AEP, the largest US producer of coal-fired power, signed a memorandum of understanding to use French engineering company Alstom's chilled ammonia process at two of its plants. The company will then store the carbon dioxide underground.

"We need to go forward and prove out -- not only for ourselves, but also for the industry -- that this technology will, in fact, work," AEP Chief Executive Michael Morris told reporters.

Morris said it was the the perfect time to move ahead with these sorts of projects, given the talk in the US Congress of possible legislation to reduce greenhouse gases.

"Six months ago we might not have been this bullish," he said.

No technology is currently commercially available for power producers to use to capture and hold carbon dioxide emitted by their plants. Carbon dioxide is the main heat-trapping gas that scientists believe causes global warming.

Emissions of the gas by US power producers rose about 27 percent between 1990 and 2004 and can be expected to increase further as new coal-fired power plants are built, according to a report released last year by environmental investor coalition Ceres, the National Resources Defense Coalition and Public Service Enterprise Group Inc.

Coal-fired plants produce significantly more greenhouse gases than other types of power plants.

HUGE ECONOMIC RISK

Morris said utilities would face substantial risks if they didn't take part in developing technology to cut greenhouse gas emissions from their plants. He said without technology to retrofit existing plants, new legislation could force power generators to shut down coal plants.

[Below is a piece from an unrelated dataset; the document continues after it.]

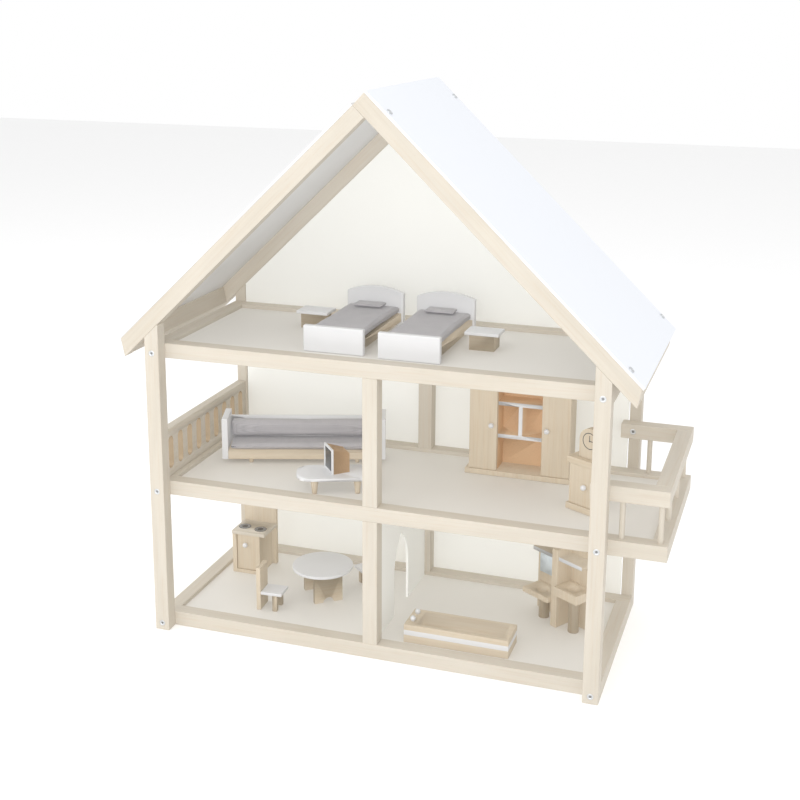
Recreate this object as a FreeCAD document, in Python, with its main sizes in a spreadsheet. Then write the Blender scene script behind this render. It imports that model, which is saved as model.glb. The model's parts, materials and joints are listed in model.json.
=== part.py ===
"""Wooden dollhouse with a steep two-leaf roof, a balcony and its furniture.

Origin: centre of the house footprint at floor level. +Z up, front towards -Y,
balcony towards +X. All sizes are millimetres.
"""
import FreeCAD, Part
import os
import re

import Sketcher

doc = FreeCAD.newDocument("Dollhouse")

# ---------------------------------------------------------------- sizes
SIZES = [
    ("house_width", 580, "outer width over the posts"),
    ("house_depth", 278, "outer depth over the posts"),
    ("post_width", 19, "front post, seen from the front"),
    ("post_depth", 18, "all posts, front to back"),
    ("rear_post_width", 15, "rear post, seen from the front"),
    ("rail_height", 19, "floor rails and handrails"),
    ("rail_depth", 19, "floor rails and handrails, on plan"),
    ("storey_height", 182, "underside of one floor frame to the next"),
    ("floor_drop", 5, "floor panel below the top of its rails"),
    ("floor_thick", 4, "floor panels"),
    ("panel_thick", 3, "back panels and partition"),
    ("panel_gap", 1.5, "back panel to rear post"),
    ("edge_round", 0.8, "eased edges of timber"),
    ("roof_rise", 56.95, "line of the roof above the attic frame at the house side"),
    ("ridge_height", "=2 * storey_height + roof_rise + house_width / 2 * tan(roof_angle)",
     "top corner of the front right rafter"),
    ("roof_angle", 44, "slope of both roof leaves in degrees"),
    ("rafter_deep", 20, "rafters, square to the slope"),
    ("eave_over", 33, "eave corner past the house side"),
    ("eave_reach", "=house_width / 2 + eave_over", "centre line to the eave corner"),
    ("eave_lean", 4.8, "inset of the lower eave corner"),
    ("eave_drop", 22.7, "height of the eave face"),
    ("eave_width", 19, "eave rail along the slope"),
    ("roof_thick", 3.2, "roof panels"),
    ("roof_over", 1.5, "roof panel past the eave face"),
    ("balcony_reach", 68, "balcony past the house side"),
    ("handrail_rise", 85, "handrail top above the storey line"),
    ("handrail_top", "=storey_height + handrail_rise", "top of the handrails"),
    ("handrail_start", 23, "handrail end inside the house side"),
    ("baluster_dia", 6.5, "dowels"),
    ("baluster_seat", 6, "depth of a dowel in its rail"),
    ("dowel_gap", 0.05, "dowel to hole, on the radius"),
    ("stile_width", 19, "centre stiles and studs"),
    ("railing_thick", 12, "slotted side railing"),
    ("railing_tall", 64, "slotted side railing above its rail"),
    ("slot_pitch", 25.8, "railing slots"),
    ("slot_width", 13.5, "railing slots"),
    ("slot_tall", 43, "railing slots"),
    ("arch_width", 58, "doorway in the partition"),
    ("arch_spring", 56, "straight part of the doorway above the floor"),
    ("arch_centre", 138, "doorway centre behind the face of the front posts"),
    ("bolt_head_dia", 7.6, "bolt heads"),
    ("bolt_head_tall", 2.6, "bolt heads"),
    ("bolt_dia", 4, "bolt shanks"),
    ("bolt_grip", 32, "bolt length under the head"),
    ("roof_bolt_grip", 17, "roof bolt length under the head"),
    ("bolt_gap", 0.15, "bolt to hole, on the radius"),
    ("soft_gap", 0.4, "clearance round soft pieces"),
    ("move_gap", 0.3, "clearance under and beside moving pieces"),
    ("board", 6, "thin furniture board"),
    ("thick_board", 8, "thick furniture board"),
    ("knob_dia", 7, "door knobs and taps"),
    ("bed_wide", 79, "bed"),
    ("bed_long", 163, "bed"),
    ("foot_tall", 33, "footboard"),
    ("head_tall", 44.5, "headboard at its corners"),
    ("head_rise", 8, "crown of the headboard"),
    ("mattress_tall", 11, "mattress"),
    ("bed_rail_base", 7, "underside of the bed rails"),
    ("bed_rail_tall", 11, "bed rails"),
    ("pillow_wide", 44, "pillow"),
    ("pillow_deep", 27, "pillow"),
    ("pillow_tall", 6, "pillow"),
    ("stand_wide", 44, "nightstand top"),
    ("stand_deep", 32, "nightstand top"),
    ("stand_tall", 23, "nightstand"),
    ("sofa_long", 218, "sofa over its end panels"),
    ("sofa_deep", 48, "sofa"),
    ("sofa_tall", 62, "sofa end panels above the floor"),
    ("sofa_back_tall", 53, "sofa back above the floor"),
    ("sofa_foot", 6, "sofa feet"),
    ("sofa_rail", 11, "sofa front rail"),
    ("seat_tall", 9, "sofa seat cushion"),
    ("back_soft", 17, "sofa back cushion"),
    ("slab_long", 100, "coffee table top"),
    ("slab_wide", 50, "coffee table top"),
    ("slab_round", 19, "corners of the coffee table top"),
    ("slab_thick", 4, "white table tops"),
    ("coffee_tall", 22, "coffee table"),
    ("tv_wide", 32, "television front"),
    ("tv_tall", 33, "television front"),
    ("tv_deep", 22, "television body"),
    ("tv_frame", 2.5, "television front frame"),
    ("ward_wide", 133, "wardrobe"),
    ("ward_deep", 33, "wardrobe without its doors"),
    ("ward_tall", 122, "wardrobe above the plinth"),
    ("ward_wing", 37, "wardrobe door sections"),
    ("ward_base", 7, "wardrobe plinth"),
    ("ward_lip", 5, "plinth past the wardrobe side"),
    ("door_thick", 5, "doors"),
    ("cab_wide", 40, "clock cabinet"),
    ("cab_deep", 25, "clock cabinet without its door"),
    ("cab_tall", 68, "clock cabinet"),
    ("cab_base", 8, "clock cabinet base and top"),
    ("clock_wide", 31, "mantel clock"),
    ("clock_tall", 38, "mantel clock"),
    ("clock_deep", 10, "mantel clock"),
    ("stove_wide", 50, "stove"),
    ("stove_deep", 43, "stove"),
    ("stove_tall", 62, "stove to its worktop"),
    ("stove_back", 118, "stove back board"),
    ("hob_dia", 17, "hobs"),
    ("round_dia", 82, "dining table top"),
    ("dining_tall", 44, "dining table"),
    ("leg_board", 39, "dining table leg boards"),
    ("leg_apart", 38, "dining table leg boards, gap between"),
    ("seat_wide", 27, "chair"),
    ("seat_deep", 29, "chair seat"),
    ("seat_high", 26, "chair seat"),
    ("chair_back", 59, "chair back"),
    ("tub_long", 135, "bathtub"),
    ("tub_wide", 46, "bathtub"),
    ("tub_tall", 24, "bathtub"),
    ("tub_wall", 6, "bathtub side walls"),
    ("tub_deck", 16, "bathtub deck for the taps"),
    ("wash_tall", 107, "washstand divider"),
    ("wash_deep", 26, "washstand bays"),
    ("wash_left", 50, "washstand left bay"),
    ("wash_right", 44, "washstand right bay"),
    ("wash_basin", 60, "washstand right basin above the floor"),
    ("wash_low", 39, "washstand left basin above the floor"),
    ("shelf_high", 93, "washstand shelves above the floor"),
]
NAMES = {alias for alias, value, note in SIZES}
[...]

"In my estimation, that would have a huge economic impact globally, because we would have an insufficient amount of gigawatt hours to satisfy worldwide energy demand," Morris said.

The Alstom technology turns carbon dioxide into a liquid by compressing it at a pressure of over 1,000 pounds per square inch. It can then be injected into the ground for storage.

In mid-2008, AEP and Alstom plan to install the technology first on a 30-megawatt thermal slipstream at its Mountaineer plant in West Virginia, which would capture around the same amount of carbon dioxide if the process were used on a 10-megawatt electric unit.

That test is expected to capture up to 100,000 metric tons of carbon dioxide a year.

After the completion of that test, AEP plans to install Alstom's system at one of the 450-megawatt coal units at its Northeastern plant in Oklahoma. It expects that project to be operational in late 2011.

Morris said he expects the Mountaineer portion of the project, which could cost US$50 million to US$70 million, to be funded fully by the government and Alstom.

He said the Northeastern test could cost about US$250 million to $300 million for the carbon dioxide capture and compression, as well as about US$225 million to $300 million for other equipment required for the test. He hopes that the US Department of Energy will be a partner in the project, along with AEP and Alstom.

Carbon dioxide captured at the Northeastern test -- expected to be up to 1.5 million metric tons a year -- would be used by an oil producer in enhanced oil recovery, AEP said.